** start Exercise inputs **

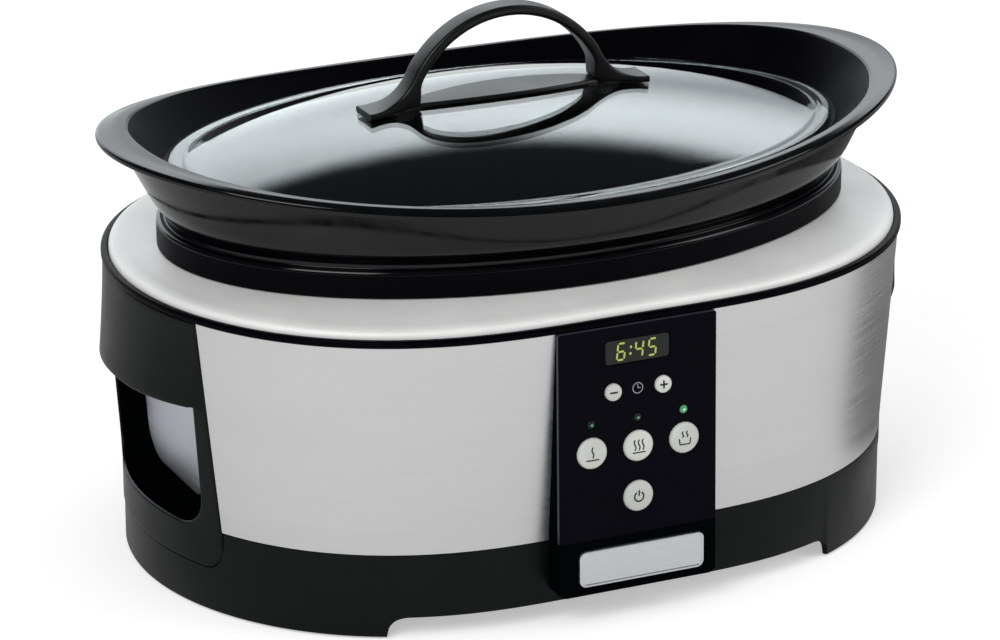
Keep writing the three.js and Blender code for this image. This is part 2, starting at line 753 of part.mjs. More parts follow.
const RIM_HALF_LENGTH = NECK_HALF_LENGTH + RIM_END_REACH;
const RIM_HALF_DEPTH = NECK_HALF_DEPTH + RIM_SIDE_REACH;
const LID_HALF_LENGTH = RIM_HALF_LENGTH - LID_END_INSET;
const LID_HALF_DEPTH = RIM_HALF_DEPTH - LID_SIDE_INSET;
const CROCK_SEAT = DECK_TOP + GAP;

// The shoulder stands on the deck; above it a groove, then the wall flares out to the rim.
function crockOutside() {
  const footLength = CROCK_HALF_LENGTH - CROCK_DRAFT;
  const footDepth = CROCK_HALF_DEPTH - CROCK_DRAFT;
  const shoulderTop = CROCK_SEAT + CROCK_SHOULDER_HEIGHT;
  const grooveTop = shoulderTop + CROCK_GROOVE_HEIGHT;
  const neck = (height, inset, rise) => {
    return ovalRing(NECK_HALF_LENGTH - inset, NECK_HALF_DEPTH - inset, height, rise);
  };
  const throatInset = CROCK_GROOVE_DEPTH - CROCK_THROAT_FLARE;
  return [
    ...footRound(footLength, footDepth, CROCK_BOTTOM, CROCK_CORNER, 0),
    ovalRing(CROCK_HALF_LENGTH, CROCK_HALF_DEPTH, CROCK_SEAT),
    neck(CROCK_SEAT, 0, 0),
    neck(shoulderTop - CROCK_SHOULDER_EDGE, 0, 0),
    neck(shoulderTop, CROCK_SHOULDER_BEVEL, 0),
    neck(shoulderTop, CROCK_GROOVE_DEPTH, 0),
    neck(grooveTop, CROCK_GROOVE_DEPTH, 0),
    neck(grooveTop + CROCK_THROAT_HEIGHT, throatInset, CROCK_THROAT_RISE),
  ];
}

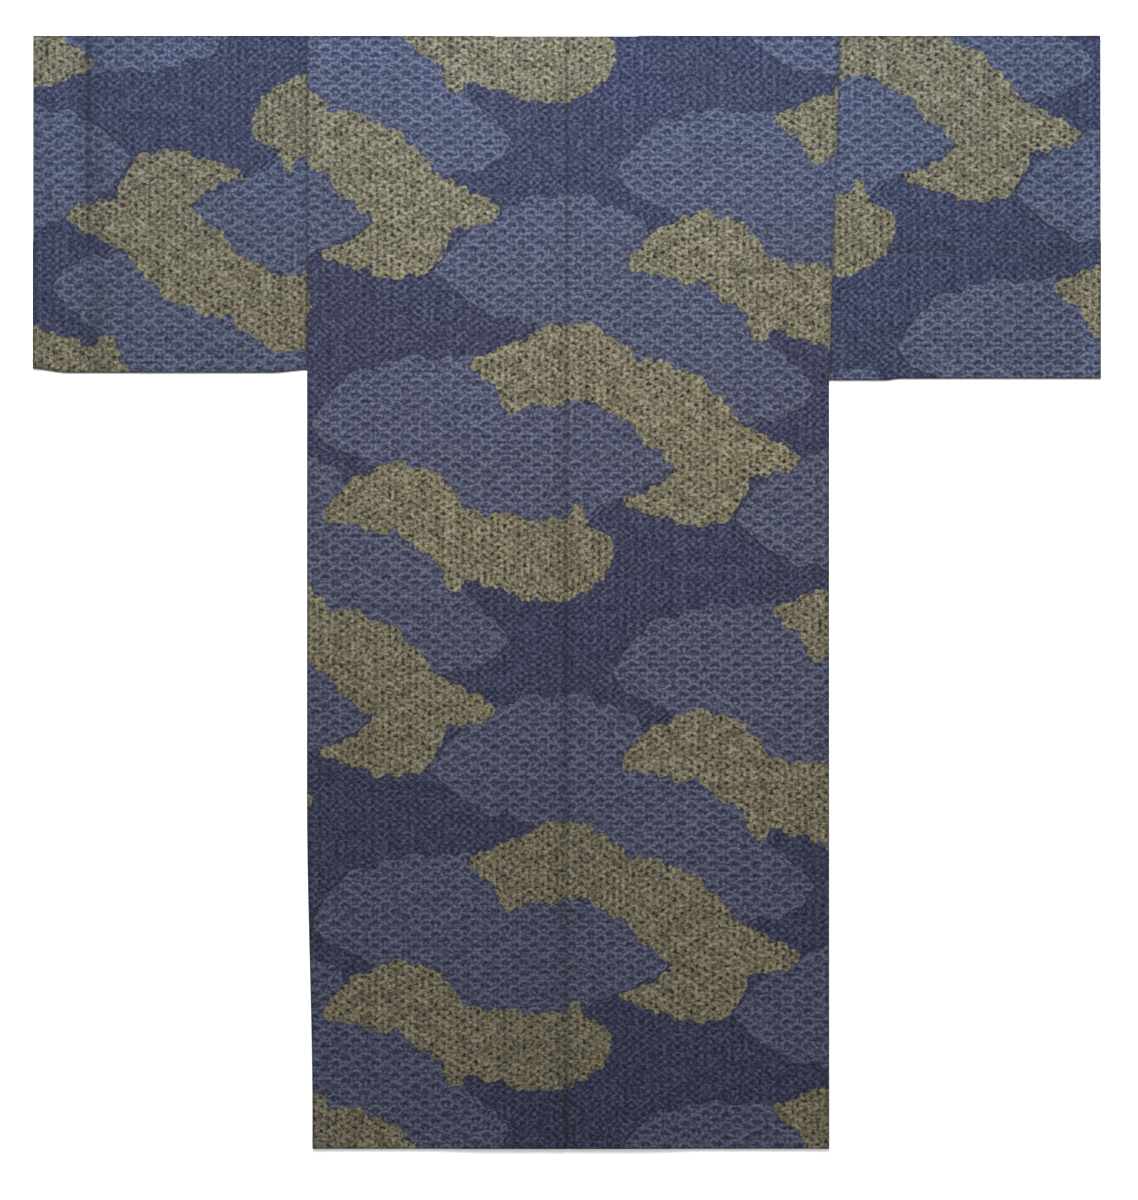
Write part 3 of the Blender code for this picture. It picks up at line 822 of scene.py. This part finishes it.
def collar():
    """The shell of the collar: one long strip folded along its free edge, round the neck and down both fronts."""
    cloth = Cloth("collar_cloth", "collar")
    seam, free = (np.vstack([line[:0:-1], line]) for line in collar_lines())
    side = np.where(np.arange(len(seam)) < len(seam) // 2, -1.0, 1.0)[:, None]
    turn = (COLLAR_CLOTH - 2 * SHELL) / 2
    flat = np.linspace(0, 1, COLLAR_COLUMNS)
    swing = np.linspace(0, np.pi, TURN_STEPS + 1)[1:-1]
    width = COLLAR_WIDTH - turn - SHELL / 2
    shares = np.concatenate([flat, 1 + turn * np.sin(swing) / width, flat[::-1]]) * width / COLLAR_WIDTH
    heights = np.concatenate([np.ones(COLLAR_COLUMNS), np.cos(swing), -np.ones(COLLAR_COLUMNS)]) * turn
    along = run_along(side * seam)[:, None]
    x = side * (seam[:, :1] + shares * (free[:, :1] - seam[:, :1]))
    y = SHOULDER_Y - (seam[:, 1:] + shares * (free[:, 1:] - seam[:, 1:]))
    lift = np.where(side > 0, under_right_front(x, y), 0.0)
    across = run_along(np.column_stack([shares * COLLAR_WIDTH, heights]))
    # Painted shade, half as strong, along the collar's folded edge.
    painted_shade = 0.5 * edge_painted_shade(np.abs(across - across[-1] / 2))
    cloth.patch(x, y, lift + COLLAR_CLOTH / 2 + heights, across, along, painted_shade, False)
    return cloth.finish()


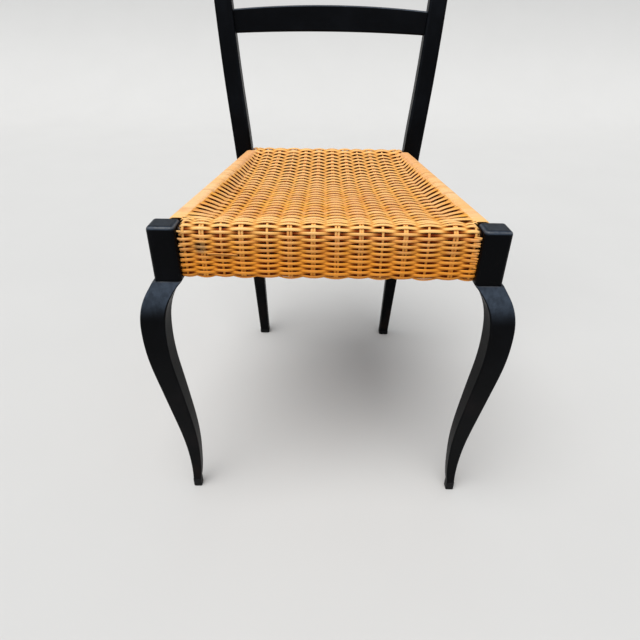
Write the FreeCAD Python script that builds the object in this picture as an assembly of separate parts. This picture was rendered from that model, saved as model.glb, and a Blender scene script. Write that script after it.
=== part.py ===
import FreeCAD, Part
import os

# High back chair: black wooden frame with cabriole front legs, flared ladder back and woven cane seat.
# Millimetres. Left and right are those of someone who stands in front of the chair and faces it:
# +X is to their right, +Y runs to the back of the chair and +Z is up. The pieces are built with the front
# faces of the leg blocks at Y = 0. The finished chair is then moved so that its origin is the bottom
# centre of its box.

# Frame, main sizes
seat_height = 445.0
overall_height = 1115.0
front_width = 433.0
seat_depth = 418.0

# Front legs
block_side = 34.0
block_height = 71.0
# How far the blocks stand over the front edge of the seat
block_rise = 2.5
block_ease = 5.5
block_top_ease = 5.0
knee_bulge = 20.0
knee_step = 2.0
ankle_side = 12.0
leg_ease = 2.0
# Each row: height above the glide line, outward offset of the outer faces, side of the section
leg_shape_shares = (
    (0.00, -0.18, 0.00),
    (0.12, -0.20, 0.20),
    (0.23, -0.08, 0.37),
    (0.34, 0.14, 0.52),
    (0.45, 0.40, 0.63),
    (0.59, 0.73, 0.74),
    (0.70, 0.96, 0.81),
    (0.81, 1.04, 0.87),
    (0.89, 0.94, 0.91),
    (0.95, 0.62, 0.95),
)

# Rear posts, one bent piece each from the floor to the top of the back
post_foot_width = 20.5
post_foot_depth = 20.0
post_seat_width = 32.0
post_seat_depth = 30.0
post_top_width = 27.0
post_top_depth = 20.0
post_foot_spacing = 294.0
post_seat_spacing = 320.0
post_top_spacing = 404.0
post_foot_setback = 59.0
post_top_lean = 108.0
post_ease = 4.0
post_top_ease = 2.5
# Heights of the sections, below the seat as shares of it and above as shares of the back
post_lower_shares = (0.08, 0.20, 0.34, 0.48, 0.62, 0.75, 0.86)
post_upper_shares = (0.045, 0.14, 0.28, 0.44, 0.60, 0.76, 0.89)
# Part of the lean that grows evenly with height, the rest grows with its square
lean_even_share = 0.75

# Foot glides
front_glide_side = 12.8
front_glide_height = 15.0
rear_glide_height = 9.0
glide_wall = 1.6
glide_floor = 3.0
glide_ease = 1.5

# Seat rails, their tops measured from the height of the seat
rail_inset = 16.7
side_rail_taper = 44.6
side_rail_width = 16.0
side_rail_height = 38.0
side_rail_rise = 2.0
side_rail_ease = 5.0
front_rail_thickness = 18.0
front_rail_drop = 2.0
front_rail_height = 60.0
front_rail_ease = 9.0
rear_rail_thickness = 14.0
rear_rail_height = 36.0
rear_rail_drop = 1.0
rear_rail_ease = 5.0
rear_rail_setback = 11.5

# Joints
tenon_thickness = 8.0
tenon_height = 26.0
side_tenon_thickness = 6.0
side_tenon_length = 11.0
cross_tenon_length = 17.0
joint_clearance = 0.2
# How far the side rails and their wraps are scribed round the rounded front corners of the posts
post_scribe = 1.0
cut_overrun = 2.0

# Ladder back, its lowest slat placed from the seat and its crest from the top of the posts
slat_count = 6
slat_thickness = 10.0
slat_height = 36.0
crest_height = 50.0
slat_arch = 9.0
crest_arch = 17.0
slat_hollow = 20.0
slat_tenon = 11.0
slat_ease = 2.5
lowest_slat_rise = 195.0
crest_base_drop = 75.0

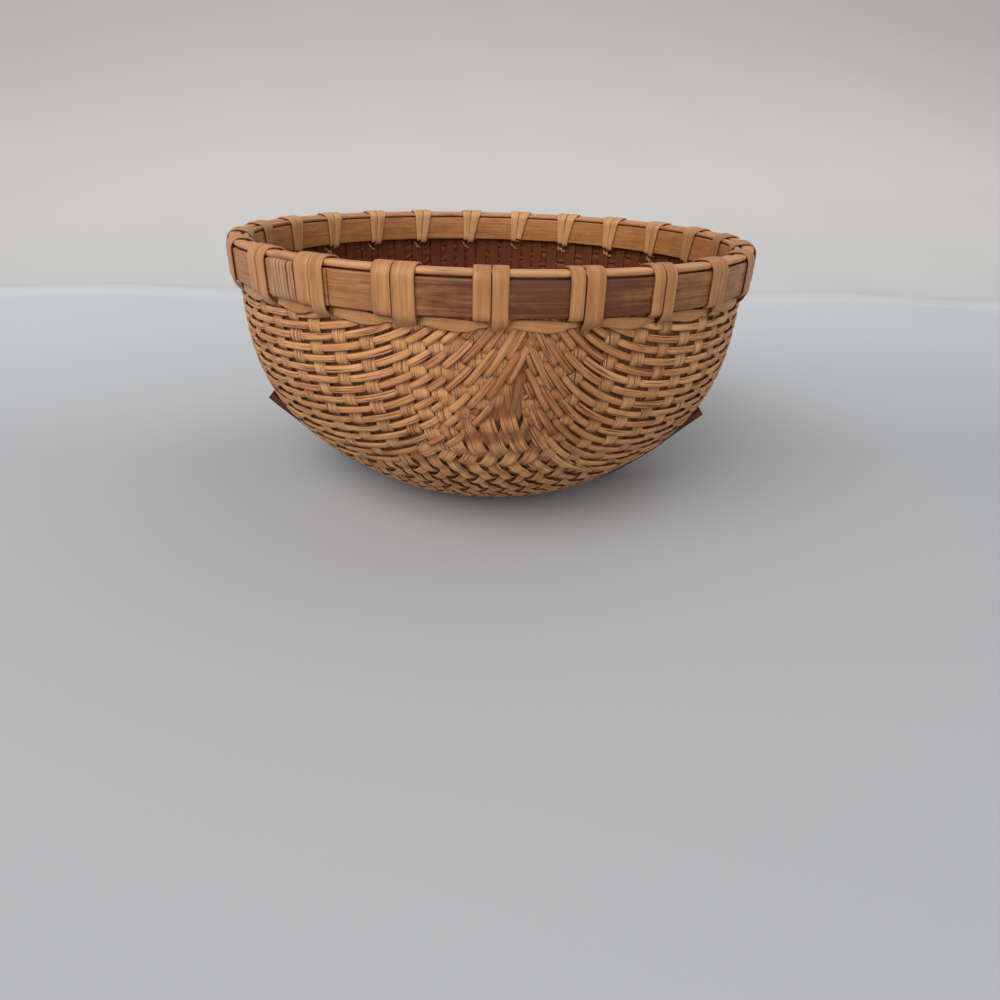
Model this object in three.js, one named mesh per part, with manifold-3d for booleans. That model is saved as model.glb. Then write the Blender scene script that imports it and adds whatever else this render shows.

** end Exercise inputs **

### Exercise instructions
Only the number is needed here: how many lines of the records contain "parts"?

### The reply
2